François Sagat as the titular zombie (Photo: Strand Releasing)

Directed by Bruce LaBruce
USA/Germany/France. 62 min. Not rated
With François Sagat, Rocco Giovanni, Wolf Hudson, Eddie Diaz, Andrew James, Matthew Rush, Erik Rhodes, Francesco D’Macho, Adam Killian & Tony Ward

This sometimes sexy, sometimes chilling horror-porn-art house piece has a strong message, yet it feels like Bruce LaBruce light. There’s none of the raw energy that made The Raspberry Reich (2004) a revelation, and there’s not enough of the thought-provoking, satirical humor that embodied his last one, Otto; or, Up with Dead People (2008). This time around it’s a pretty straightforward (though anything but straight) plot in which a zombie emerges naked from the Pacific and stalks Los Angeles in search of hot, sexy, and recently dead men so he can reanimate them through stomach-fucking, chest-fucking, and other unconventional sex methods. As LaBruce has said, “Zombie porn is practical: you can create your own orifice!”

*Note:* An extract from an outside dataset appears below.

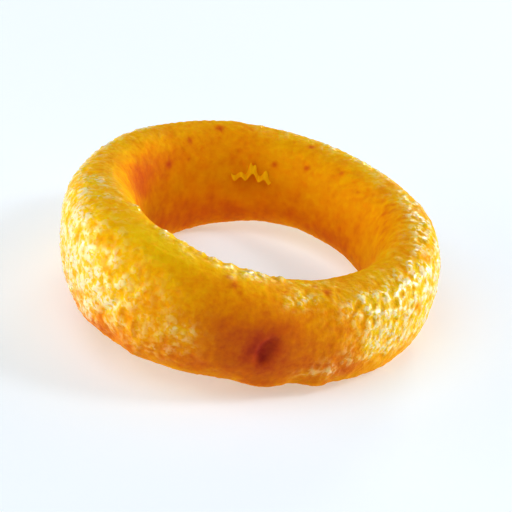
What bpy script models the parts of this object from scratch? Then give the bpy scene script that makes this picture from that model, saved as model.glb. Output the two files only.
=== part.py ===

Played by the iconic gay porn star François Sagat, the muscle-bound zombie conceals his monstrous features (greenish skin, ghoulish teeth, and a gargantuan black, spiked sex organ) by shape shifting into a disheveled drifter type. By the end of the film, it’s hard to tell whether the zombie is real or if it’s actually all just the hallucination of a deranged—and possibly nymphomaniac—vagrant. What’s clear, though, is a moral stance—a nice touch by LaBruce. A trucker killed in an accident, a conspirator double-crossed and shot in the back by his partner in crime, a troupe of gay S/M performers (or something like that) shot to death by vicious gangsters, are each killed unfairly and brought back to life by the L. A. Zombie. Whether it’s actually happening, or it’s just a part of a homeless man’s psychosis, this story is really about an angel delivering salvation. An angel in the gruesome, unrecognizable form of a devil. A sexy devil with tight buns and an enormous uncut schlong.

Society’s prejudices are too often based on image, and LaBruce carefully points this out, showing us a world that places such a benevolent force in the margins while allowing murderers and thieves to prosper. This homosexual wanderer isn’t a monster, nor is the man who refuses to buy into the system, to run in the rat race, to seek an edge over the next guy. The culture’s misfits aren’t losers. They don’t fit the cookie cutter mold, but they don’t want to. Since George A. Romero’s Night of the Living Dead, zombies have continued to teach us things about ourselves, and even in the modest, slow-paced L.A. Zombie, there is a lesson to be had.